— BEGIN —

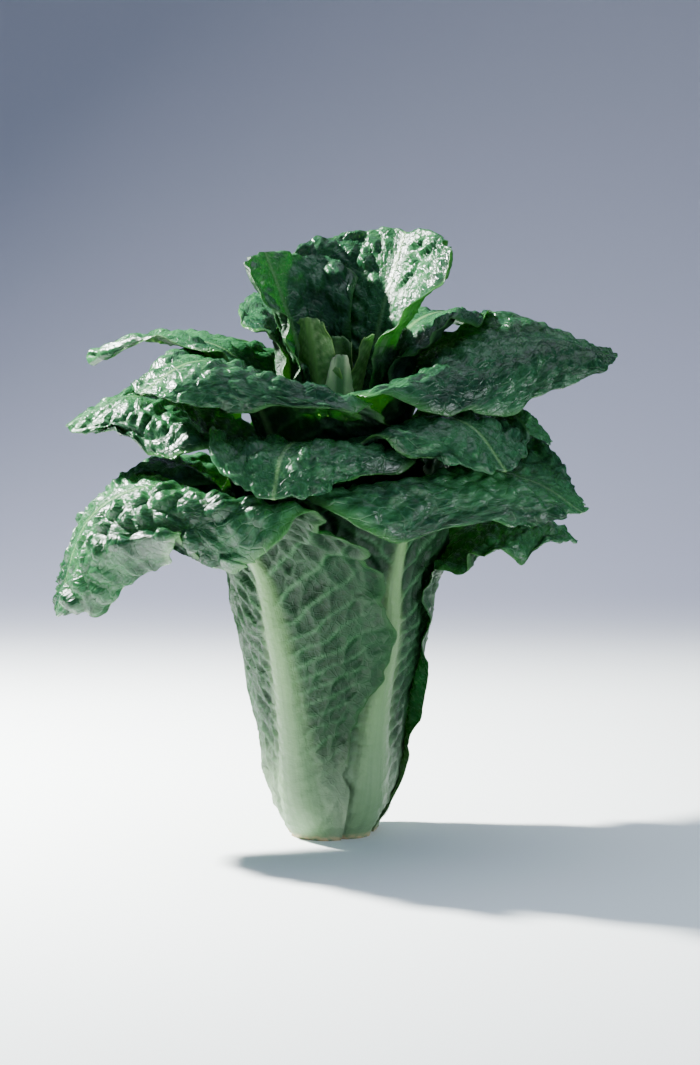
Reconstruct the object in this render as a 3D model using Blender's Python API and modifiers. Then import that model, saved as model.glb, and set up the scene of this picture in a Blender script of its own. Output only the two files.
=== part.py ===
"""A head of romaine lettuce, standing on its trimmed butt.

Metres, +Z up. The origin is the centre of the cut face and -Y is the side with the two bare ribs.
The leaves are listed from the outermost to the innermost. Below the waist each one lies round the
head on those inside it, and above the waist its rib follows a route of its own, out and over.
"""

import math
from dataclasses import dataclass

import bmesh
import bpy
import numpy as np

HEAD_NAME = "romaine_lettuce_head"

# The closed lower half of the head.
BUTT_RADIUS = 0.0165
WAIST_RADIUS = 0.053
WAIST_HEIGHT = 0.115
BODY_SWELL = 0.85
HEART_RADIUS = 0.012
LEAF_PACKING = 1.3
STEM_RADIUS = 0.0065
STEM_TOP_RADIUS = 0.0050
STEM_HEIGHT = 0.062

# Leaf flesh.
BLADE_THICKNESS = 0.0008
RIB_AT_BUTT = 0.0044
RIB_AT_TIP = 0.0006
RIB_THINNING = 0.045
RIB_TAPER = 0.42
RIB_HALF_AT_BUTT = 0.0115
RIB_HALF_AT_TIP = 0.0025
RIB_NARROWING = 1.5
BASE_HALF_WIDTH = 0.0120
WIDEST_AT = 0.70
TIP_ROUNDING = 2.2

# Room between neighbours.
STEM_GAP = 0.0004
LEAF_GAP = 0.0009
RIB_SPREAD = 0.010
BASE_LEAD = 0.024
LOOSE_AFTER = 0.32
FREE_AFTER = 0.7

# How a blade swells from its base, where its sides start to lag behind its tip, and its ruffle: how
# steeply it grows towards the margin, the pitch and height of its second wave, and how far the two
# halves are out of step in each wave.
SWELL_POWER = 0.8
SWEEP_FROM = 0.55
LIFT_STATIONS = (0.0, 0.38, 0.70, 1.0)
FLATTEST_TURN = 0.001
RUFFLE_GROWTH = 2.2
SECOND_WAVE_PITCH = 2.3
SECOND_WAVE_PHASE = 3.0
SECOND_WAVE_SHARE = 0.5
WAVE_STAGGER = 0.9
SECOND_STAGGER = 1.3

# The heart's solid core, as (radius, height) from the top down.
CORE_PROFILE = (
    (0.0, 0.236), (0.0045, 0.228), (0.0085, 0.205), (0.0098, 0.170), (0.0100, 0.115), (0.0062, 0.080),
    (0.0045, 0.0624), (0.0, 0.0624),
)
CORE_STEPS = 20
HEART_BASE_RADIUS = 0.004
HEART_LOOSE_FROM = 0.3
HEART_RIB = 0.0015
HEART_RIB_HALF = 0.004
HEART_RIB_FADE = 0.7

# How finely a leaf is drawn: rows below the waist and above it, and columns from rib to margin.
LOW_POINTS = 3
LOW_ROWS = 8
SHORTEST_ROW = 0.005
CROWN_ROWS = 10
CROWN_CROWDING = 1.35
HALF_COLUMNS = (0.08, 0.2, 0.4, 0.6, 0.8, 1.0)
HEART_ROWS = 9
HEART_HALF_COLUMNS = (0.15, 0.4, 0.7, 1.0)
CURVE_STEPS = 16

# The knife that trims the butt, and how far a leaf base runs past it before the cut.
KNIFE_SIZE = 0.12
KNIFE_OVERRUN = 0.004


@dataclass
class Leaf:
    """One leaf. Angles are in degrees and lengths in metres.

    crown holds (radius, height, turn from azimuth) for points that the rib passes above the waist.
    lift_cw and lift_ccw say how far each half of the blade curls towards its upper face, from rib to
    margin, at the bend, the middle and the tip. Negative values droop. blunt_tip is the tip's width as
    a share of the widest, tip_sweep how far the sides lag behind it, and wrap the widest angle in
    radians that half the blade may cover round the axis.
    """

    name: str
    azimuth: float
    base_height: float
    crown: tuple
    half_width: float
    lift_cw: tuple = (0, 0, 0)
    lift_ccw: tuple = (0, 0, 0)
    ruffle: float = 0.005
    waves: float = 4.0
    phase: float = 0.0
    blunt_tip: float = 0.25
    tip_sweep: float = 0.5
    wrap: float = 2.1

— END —

#### Exercise
Extract from the data every line where "import" shows up.

#### Result
Reconstruct the object in this render as a 3D model using Blender's Python API and modifiers. Then import that model, saved as model.glb, and set up the scene of this picture in a Blender script of its own. Output only the two files.
import math
from dataclasses import dataclass
import bmesh
import bpy
import numpy as np